As has become customary, he entered the court singing and was sent to another room. His attorneys are pursuing an insanity defense.

On the tape, Mitchell is asked how old Smart was. "She's 18," he says. (She was 15.)

"Why should I believe that?" Detective Cordin Parks asks.

"Because the Lord has said she is such," Mitchell replies.

Parks asks if Mitchell had sexual intercourse with her, and Mitchell replies, "I am my own attorney. I'm defending myself, correct?"

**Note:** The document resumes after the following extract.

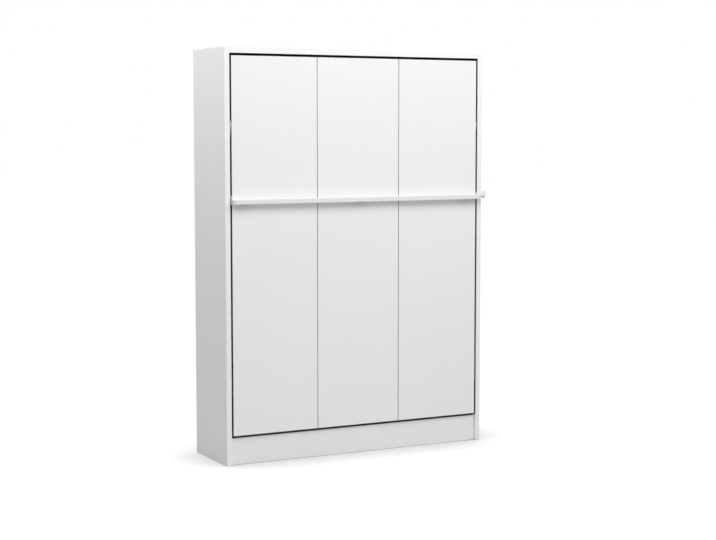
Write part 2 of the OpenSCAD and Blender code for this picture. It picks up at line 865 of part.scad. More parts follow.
side_panel(-1);  // side_panel_left
side_panel(1);  // side_panel_right
top_panel();
plinth();
base_panel();
back_rail_top();
headboard_panel();
back_rail_bottom();
corner_brackets();
bracket_screws();
floor_glides();
pivot_plate(-1);  // pivot_plate_left
pivot_plate(1);  // pivot_plate_right
pivot_pin(-1);  // pivot_pin_left
pivot_pin(1);  // pivot_pin_right
pivot_screws();
strut_plates();
strut_bolts();
stop_blocks();
stop_bumpers();
turn_button_screw();
front_panel(0);  // front_panel_left
front_panel(1);  // front_panel_centre
front_panel(2);  // front_panel_right
bed_rail(-1);  // bed_rail_left
bed_rail(1);  // bed_rail_right
head_rail();
foot_rail();
front_battens();
slat_ledger(-1);  // slat_ledger_left
slat_ledger(1);  // slat_ledger_right
centre_beam();
slats(-1);  // slats_left
slats(1);  // slats_right
slat_caps_side();
slat_caps_centre();
mattress();
mattress_straps();
hinge_plate(-1);  // hinge_plate_left
hinge_plate(1);  // hinge_plate_right
hinge_bush(-1);  // hinge_bush_left
hinge_bush(1);  // hinge_bush_right
hinge_screws();
bed_strut_plates();
bed_strut_bolts();
leg_studs();
leg_stud_caps();
leg_arm(-1);  // leg_arm_left
leg_arm(1);  // leg_arm_right
leg_crossbar();
crossbar_inserts();
leg_bushes();
leg_screws();
foot_pads();
bar_bumpers();
strut_tube(-1);  // strut_tube_left
strut_tube(1);  // strut_tube_right
strut_rod(-1);  // strut_rod_left
strut_rod(1);  // strut_rod_right
turn_button();
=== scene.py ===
import json
import math

import bmesh
import bpy
import numpy as np
from mathutils import Matrix, Vector


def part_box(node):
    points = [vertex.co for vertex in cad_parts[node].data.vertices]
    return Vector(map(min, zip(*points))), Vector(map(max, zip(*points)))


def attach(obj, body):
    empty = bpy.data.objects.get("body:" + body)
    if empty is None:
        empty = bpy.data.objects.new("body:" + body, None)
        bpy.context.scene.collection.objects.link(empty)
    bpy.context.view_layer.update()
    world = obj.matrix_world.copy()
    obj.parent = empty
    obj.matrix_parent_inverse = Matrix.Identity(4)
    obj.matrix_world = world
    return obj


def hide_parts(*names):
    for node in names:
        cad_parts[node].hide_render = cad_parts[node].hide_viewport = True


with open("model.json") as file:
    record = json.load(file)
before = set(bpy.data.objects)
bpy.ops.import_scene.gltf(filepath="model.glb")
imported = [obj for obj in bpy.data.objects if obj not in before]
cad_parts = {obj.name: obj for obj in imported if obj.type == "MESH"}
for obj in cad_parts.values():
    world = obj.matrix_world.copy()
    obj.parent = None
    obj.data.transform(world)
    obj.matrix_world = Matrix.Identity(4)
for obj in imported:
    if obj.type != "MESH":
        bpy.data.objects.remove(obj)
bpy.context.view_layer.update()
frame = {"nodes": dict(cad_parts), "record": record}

bl_info = {
    "name": "Wall bed",
    "version": (1, 0, 0),
    "blender": (4, 5, 0),
    "location": "View3D > Sidebar > Wall bed",
    "description": "Dresses the wall bed's solids with rounded edges, finishes and soft goods",
    "category": "Object",
}

MM = 0.001


# Shader maths

class Value:
    """A shader socket that takes part in Python expressions."""

    def __init__(self, maker, socket):
        self.maker, self.socket = maker, socket

    def _math(self, operation, a, b=None):
        inputs = [a] if b is None else [a, b]
        return self.maker.add("ShaderNodeMath", {"operation": operation}, *inputs)

    def __add__(self, other):
        return self._math("ADD", self, other)

    def __sub__(self, other):
        return self._math("SUBTRACT", self, other)

    def __rsub__(self, other):
        return self._math("SUBTRACT", other, self)

    def __mul__(self, other):
        return self._math("MULTIPLY", self, other)

    def absolute(self):
        return self._math("ABSOLUTE", self)

    def sine(self):
        return self._math("SINE", self)

    def waves(self, pitch):
        """A sine wave along this value, one wave in each pitch."""
        return (self * (2 * math.pi / pitch)).sine()

    def over(self, edge):
        return self._math("GREATER_THAN", self, edge)

    __radd__ = __add__
    __rmul__ = __mul__


class Finish:
    """A material under construction, with one way to add a node."""

    def __init__(self, name):
        self.material = bpy.data.materials.new(name)
        self.material.use_nodes = True
        self.tree = self.material.node_tree
        self.shader = self.tree.nodes["Principled BSDF"]
        self.output = self.tree.nodes["Material Output"]

    def add(self, kind, settings, *values, out=0, **named):
        node = self.tree.nodes.new(kind)
        for key, value in settings.items():
            setattr(node, key, value)
        for key, value in list(enumerate(values)) + list(named.items()):
            socket = node.inputs[key.replace("_", " ") if isinstance(key, str) else key]
            self.feed(socket, value)
        return Value(self, node.outputs[out])

    def feed(self, socket, value):
        if isinstance(value, Value):
            self.tree.links.new(value.socket, socket)
        elif value is not None:
            socket.default_value = value

    def noise(self, scale, detail, stretch=(1, 1, 1)):
        where = self.add("ShaderNodeTexCoord", {}, out="Object")
        where = self.add("ShaderNodeMapping", {}, Vector=where, Scale=stretch)
        return self.add("ShaderNodeTexNoise", {}, Vector=where, Scale=scale, Detail=detail)

    def axis(self, letter, out="Object"):
        where = self.add("ShaderNodeTexCoord", {}, out=out)
        return self.add("ShaderNodeSeparateXYZ", {}, where, out="XYZ".index(letter))

    def attribute(self, name):
        return self.add("ShaderNodeAttribute", {"attribute_name": name}, out="Fac")

    def blend(self, a, b, share):
        # five sockets for numbers and vectors stand before the mix node's two colours
        return self.add("ShaderNodeMix", {"data_type": "RGBA"}, share, *[None] * 5, a, b, out=2)

    def bump(self, height, strength, distance):
        return self.add("ShaderNodeBump", {}, Strength=strength, Distance=distance, Height=height)

    def surface(self, colour, roughness, metallic=0.0, normal=None, **fixed):
        self.feed(self.shader.inputs["Base Color"], colour)
        self.feed(self.shader.inputs["Roughness"], roughness)
        self.feed(self.shader.inputs["Metallic"], metallic)
        self.feed(self.shader.inputs["Normal"], normal)
        for key, value in fixed.items():
            self.shader.inputs[key.replace("_", " ")].default_value = value
        return self.material


def grey(level):
    return (level, level, level, 1)


def tint(colour, factor):
    return tuple(min(1.0, c * factor) for c in colour[:3]) + (1.0,)


# Settings

def colour_setting(name, of, default):
    return bpy.props.FloatVectorProperty(name=name, description="Colour of the " + of, size=3,
                                         default=default, subtype="COLOR", min=0.0, max=1.0)


def length_setting(name, description, default):
    return bpy.props.FloatProperty(name=name, description=description, default=default,
                                   unit="LENGTH", subtype="DISTANCE", min=0.0)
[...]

Then he seems to catch himself, and returns to his script: He did not kidnap Smart at knifepoint, take her to a campsite in the mountains north of Salt Lake City, stage a "marriage" and rape her, as she has testified.

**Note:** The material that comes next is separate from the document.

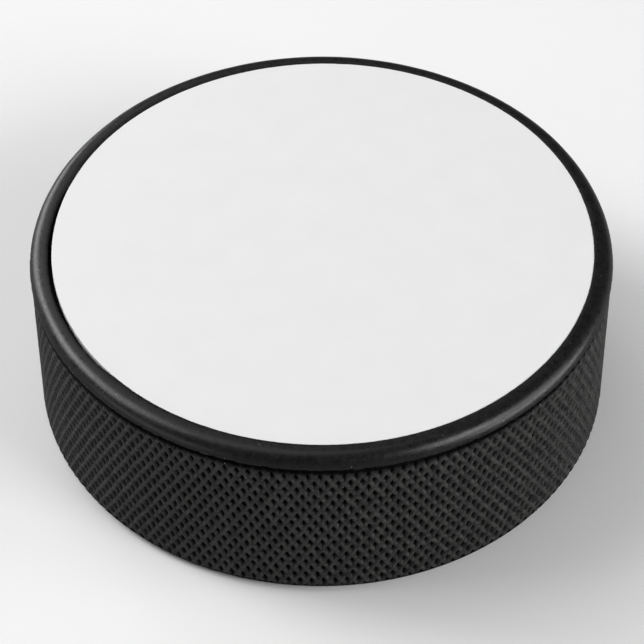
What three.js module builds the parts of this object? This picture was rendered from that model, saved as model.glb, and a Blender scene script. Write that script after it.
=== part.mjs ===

Rather, Mitchell says, "The Lord God delivered her."

Clearly frustrated, Parks and the FBI's Jeff Ross get tougher.

"You're under arrest for aggravated kidnapping and aggravated sexual assault on a minor," Parks says. "You can spend the rest of your life in prison. It may not be important to you, but you'll never see Wanda again."

Replies Mitchell: "It mattereth not what you said to me. The Lord said, 'Get thee behind me, Satan.' "

That back and forth continued for two hours as Ross and Parks became more aggressive and, at times, foul-mouthed.

"You are a fraud, sir. A hypocrite and a fraud. Take that smile off your face, because we know your bull——," Ross says. "Did God tell you to have sex with her?"

"Your questions are immaterial," Mitchell replies. "God told me to take her as my wife."

It went on like that for nearly two hours. At the end, Ross was shaking Mitchell's chair when he wouldn't reply. Then the video stopped abruptly, and the prosecution called another FBI agent.

George Dougherty had watched the interview that day, and then took his own turn with Mitchell.

He said he was not confrontational, but rather told Mitchell he had read his religious manifesto and had some questions.

As he would do for three more interviews, Mitchell answered questions calmly if cautiously, Dougherty said. In one thread, the agent asked that if Smart was to be Mitchell's wife, was there a marriage ceremony? Yes, Mitchell replied. Was the marriage in front of God?, Dougherty asked. Yes, Mitchell said.

Was it consummated? Yes.

Several minutes later, Dougherty said, Mitchell grinned at him and said, "That was pretty good. You got me to say something I didn't want to say."

At the end of Monday's questioning, Dougherty was asked about Mitchell's mental state. Had Dougherty interviewed mentally ill people? Yes, he said. Was Brian Mitchell mentally ill?

No, he said.

"The others would speak, but I couldn't make sense of what they were saying," he said. "Brian Mitchell knew what he wanted to say. He wouldn't answer questions unless he wanted to."

Mitchell's defense team will question Dougherty on Tuesday.